* Requirements *
Starting at the line that contains "mirror([1, 0, 0])", reproduce each line exactly up to and including the line that contains "obj.data.transform(world)". Reproduce nothing else.

* Data segment *
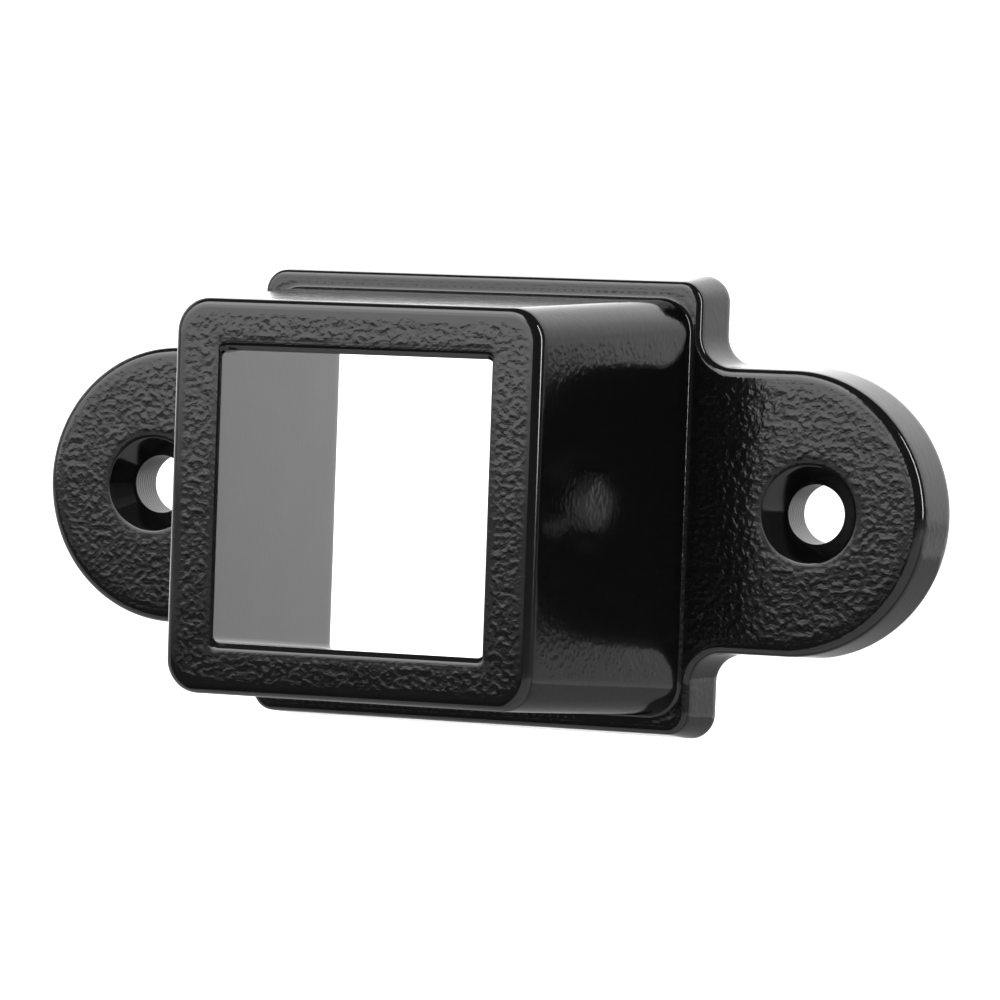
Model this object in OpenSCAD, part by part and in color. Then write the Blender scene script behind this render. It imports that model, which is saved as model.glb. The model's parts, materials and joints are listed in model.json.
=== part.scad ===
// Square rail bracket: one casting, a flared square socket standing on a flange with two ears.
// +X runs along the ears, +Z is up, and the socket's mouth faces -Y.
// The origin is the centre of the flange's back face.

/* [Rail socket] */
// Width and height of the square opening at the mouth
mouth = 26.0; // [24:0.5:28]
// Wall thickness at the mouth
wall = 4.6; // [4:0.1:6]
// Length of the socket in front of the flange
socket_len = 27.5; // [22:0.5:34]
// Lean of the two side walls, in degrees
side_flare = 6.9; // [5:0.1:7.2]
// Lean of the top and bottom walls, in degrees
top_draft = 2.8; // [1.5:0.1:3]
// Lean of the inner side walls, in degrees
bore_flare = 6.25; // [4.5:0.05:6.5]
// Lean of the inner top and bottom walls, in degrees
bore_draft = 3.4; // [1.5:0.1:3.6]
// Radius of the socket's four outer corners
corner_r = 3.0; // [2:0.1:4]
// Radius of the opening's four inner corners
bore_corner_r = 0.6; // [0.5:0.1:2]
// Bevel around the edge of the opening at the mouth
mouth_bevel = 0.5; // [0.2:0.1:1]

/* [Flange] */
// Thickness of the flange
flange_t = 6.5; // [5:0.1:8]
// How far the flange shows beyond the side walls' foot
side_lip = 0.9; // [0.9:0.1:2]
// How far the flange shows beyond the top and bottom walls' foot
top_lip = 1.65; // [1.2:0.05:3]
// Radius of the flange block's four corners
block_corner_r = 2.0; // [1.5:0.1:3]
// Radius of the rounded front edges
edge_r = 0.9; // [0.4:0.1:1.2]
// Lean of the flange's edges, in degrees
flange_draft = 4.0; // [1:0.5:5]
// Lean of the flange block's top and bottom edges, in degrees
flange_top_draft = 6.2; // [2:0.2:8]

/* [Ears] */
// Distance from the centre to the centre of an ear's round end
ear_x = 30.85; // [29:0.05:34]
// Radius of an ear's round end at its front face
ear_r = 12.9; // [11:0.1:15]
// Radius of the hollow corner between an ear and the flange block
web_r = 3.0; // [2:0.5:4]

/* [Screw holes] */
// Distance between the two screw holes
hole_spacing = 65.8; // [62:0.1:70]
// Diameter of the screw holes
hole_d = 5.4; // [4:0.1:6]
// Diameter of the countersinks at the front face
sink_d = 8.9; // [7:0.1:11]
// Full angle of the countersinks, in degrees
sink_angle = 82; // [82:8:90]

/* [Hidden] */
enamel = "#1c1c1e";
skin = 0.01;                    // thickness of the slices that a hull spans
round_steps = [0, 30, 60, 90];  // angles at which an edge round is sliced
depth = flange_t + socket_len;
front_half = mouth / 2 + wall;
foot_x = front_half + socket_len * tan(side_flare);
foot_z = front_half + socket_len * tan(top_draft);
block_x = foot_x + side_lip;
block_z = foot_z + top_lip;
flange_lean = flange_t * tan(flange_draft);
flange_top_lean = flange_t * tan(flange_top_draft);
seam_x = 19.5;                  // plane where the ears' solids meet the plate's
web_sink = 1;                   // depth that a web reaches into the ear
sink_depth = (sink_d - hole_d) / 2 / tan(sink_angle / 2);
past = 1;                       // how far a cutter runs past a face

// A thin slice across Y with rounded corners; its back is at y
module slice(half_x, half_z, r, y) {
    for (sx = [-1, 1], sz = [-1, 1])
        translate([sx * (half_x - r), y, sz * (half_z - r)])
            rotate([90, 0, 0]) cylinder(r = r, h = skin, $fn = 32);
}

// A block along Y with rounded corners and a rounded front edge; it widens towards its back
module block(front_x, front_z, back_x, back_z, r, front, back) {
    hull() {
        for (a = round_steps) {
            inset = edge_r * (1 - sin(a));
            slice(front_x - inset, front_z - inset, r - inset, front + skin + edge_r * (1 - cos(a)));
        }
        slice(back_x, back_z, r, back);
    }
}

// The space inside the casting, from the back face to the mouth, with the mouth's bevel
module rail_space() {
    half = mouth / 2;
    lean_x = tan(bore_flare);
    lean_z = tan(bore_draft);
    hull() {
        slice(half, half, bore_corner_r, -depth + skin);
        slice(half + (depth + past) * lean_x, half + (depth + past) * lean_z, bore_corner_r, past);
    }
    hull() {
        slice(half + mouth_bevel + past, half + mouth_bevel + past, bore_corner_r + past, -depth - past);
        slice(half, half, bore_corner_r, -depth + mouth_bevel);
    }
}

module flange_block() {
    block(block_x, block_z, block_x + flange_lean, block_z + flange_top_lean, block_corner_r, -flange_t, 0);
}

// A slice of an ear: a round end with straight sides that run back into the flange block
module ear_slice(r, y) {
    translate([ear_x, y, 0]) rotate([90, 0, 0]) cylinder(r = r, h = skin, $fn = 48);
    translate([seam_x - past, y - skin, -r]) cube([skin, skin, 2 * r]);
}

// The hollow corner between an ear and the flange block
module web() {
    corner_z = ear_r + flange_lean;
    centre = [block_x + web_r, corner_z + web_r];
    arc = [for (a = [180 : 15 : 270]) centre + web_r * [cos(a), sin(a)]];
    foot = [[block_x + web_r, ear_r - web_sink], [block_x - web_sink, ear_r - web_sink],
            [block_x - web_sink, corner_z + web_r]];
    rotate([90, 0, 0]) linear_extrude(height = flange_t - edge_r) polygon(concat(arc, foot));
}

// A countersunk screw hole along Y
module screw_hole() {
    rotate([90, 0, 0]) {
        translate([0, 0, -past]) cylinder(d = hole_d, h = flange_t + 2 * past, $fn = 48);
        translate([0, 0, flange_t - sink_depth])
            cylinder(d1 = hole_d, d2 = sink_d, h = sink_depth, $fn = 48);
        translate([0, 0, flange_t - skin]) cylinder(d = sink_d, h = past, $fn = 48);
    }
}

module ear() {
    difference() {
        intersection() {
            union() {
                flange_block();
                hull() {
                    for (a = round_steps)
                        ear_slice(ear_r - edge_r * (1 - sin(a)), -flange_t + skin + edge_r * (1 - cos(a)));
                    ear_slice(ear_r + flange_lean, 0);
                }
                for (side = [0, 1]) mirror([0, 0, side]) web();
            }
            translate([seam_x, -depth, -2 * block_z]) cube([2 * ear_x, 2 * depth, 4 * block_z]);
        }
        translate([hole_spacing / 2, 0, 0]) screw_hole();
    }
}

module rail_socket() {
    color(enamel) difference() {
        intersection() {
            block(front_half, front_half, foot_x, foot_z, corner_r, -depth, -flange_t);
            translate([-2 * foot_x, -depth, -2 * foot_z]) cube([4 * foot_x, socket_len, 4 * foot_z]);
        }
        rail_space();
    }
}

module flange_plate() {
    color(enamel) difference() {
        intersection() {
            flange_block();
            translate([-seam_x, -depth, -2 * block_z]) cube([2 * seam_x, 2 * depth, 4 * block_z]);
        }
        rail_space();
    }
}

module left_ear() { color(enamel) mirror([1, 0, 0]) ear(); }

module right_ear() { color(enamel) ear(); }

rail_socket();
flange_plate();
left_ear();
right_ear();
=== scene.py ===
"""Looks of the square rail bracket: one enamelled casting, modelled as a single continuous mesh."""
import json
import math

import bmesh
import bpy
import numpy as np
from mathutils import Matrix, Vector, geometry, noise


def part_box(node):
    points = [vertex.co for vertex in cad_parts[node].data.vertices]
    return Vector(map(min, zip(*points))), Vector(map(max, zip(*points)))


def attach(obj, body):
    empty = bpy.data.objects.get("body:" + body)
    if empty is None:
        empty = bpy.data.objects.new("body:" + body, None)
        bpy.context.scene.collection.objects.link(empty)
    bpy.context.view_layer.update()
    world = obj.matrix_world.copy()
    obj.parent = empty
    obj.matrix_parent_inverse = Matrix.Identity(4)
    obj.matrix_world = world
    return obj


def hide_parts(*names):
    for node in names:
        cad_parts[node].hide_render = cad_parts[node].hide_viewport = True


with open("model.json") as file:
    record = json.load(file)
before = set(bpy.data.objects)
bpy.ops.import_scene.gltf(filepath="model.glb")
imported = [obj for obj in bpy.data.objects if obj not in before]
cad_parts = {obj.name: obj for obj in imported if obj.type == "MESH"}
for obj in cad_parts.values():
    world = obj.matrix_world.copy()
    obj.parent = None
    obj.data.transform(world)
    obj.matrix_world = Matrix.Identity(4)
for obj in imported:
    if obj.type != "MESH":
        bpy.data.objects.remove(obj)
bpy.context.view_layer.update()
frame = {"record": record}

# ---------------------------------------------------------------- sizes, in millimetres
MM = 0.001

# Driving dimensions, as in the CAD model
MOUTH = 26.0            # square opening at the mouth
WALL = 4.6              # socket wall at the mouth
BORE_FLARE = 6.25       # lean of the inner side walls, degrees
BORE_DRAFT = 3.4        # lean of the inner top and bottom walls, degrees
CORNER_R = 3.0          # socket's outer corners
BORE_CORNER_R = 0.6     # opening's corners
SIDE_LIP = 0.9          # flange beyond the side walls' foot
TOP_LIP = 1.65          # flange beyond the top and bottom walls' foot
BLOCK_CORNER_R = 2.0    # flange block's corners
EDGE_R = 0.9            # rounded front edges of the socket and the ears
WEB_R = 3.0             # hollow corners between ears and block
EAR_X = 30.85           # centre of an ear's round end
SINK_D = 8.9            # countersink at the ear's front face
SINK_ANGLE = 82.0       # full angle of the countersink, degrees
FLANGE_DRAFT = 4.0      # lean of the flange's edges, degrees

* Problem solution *
module left_ear() { color(enamel) mirror([1, 0, 0]) ear(); }

module right_ear() { color(enamel) ear(); }

rail_socket();
flange_plate();
left_ear();
right_ear();
=== scene.py ===
"""Looks of the square rail bracket: one enamelled casting, modelled as a single continuous mesh."""
import json
import math

import bmesh
import bpy
import numpy as np
from mathutils import Matrix, Vector, geometry, noise


def part_box(node):
    points = [vertex.co for vertex in cad_parts[node].data.vertices]
    return Vector(map(min, zip(*points))), Vector(map(max, zip(*points)))


def attach(obj, body):
    empty = bpy.data.objects.get("body:" + body)
    if empty is None:
        empty = bpy.data.objects.new("body:" + body, None)
        bpy.context.scene.collection.objects.link(empty)
    bpy.context.view_layer.update()
    world = obj.matrix_world.copy()
    obj.parent = empty
    obj.matrix_parent_inverse = Matrix.Identity(4)
    obj.matrix_world = world
    return obj


def hide_parts(*names):
    for node in names:
        cad_parts[node].hide_render = cad_parts[node].hide_viewport = True


with open("model.json") as file:
    record = json.load(file)
before = set(bpy.data.objects)
bpy.ops.import_scene.gltf(filepath="model.glb")
imported = [obj for obj in bpy.data.objects if obj not in before]
cad_parts = {obj.name: obj for obj in imported if obj.type == "MESH"}
for obj in cad_parts.values():
    world = obj.matrix_world.copy()
    obj.parent = None
    obj.data.transform(world)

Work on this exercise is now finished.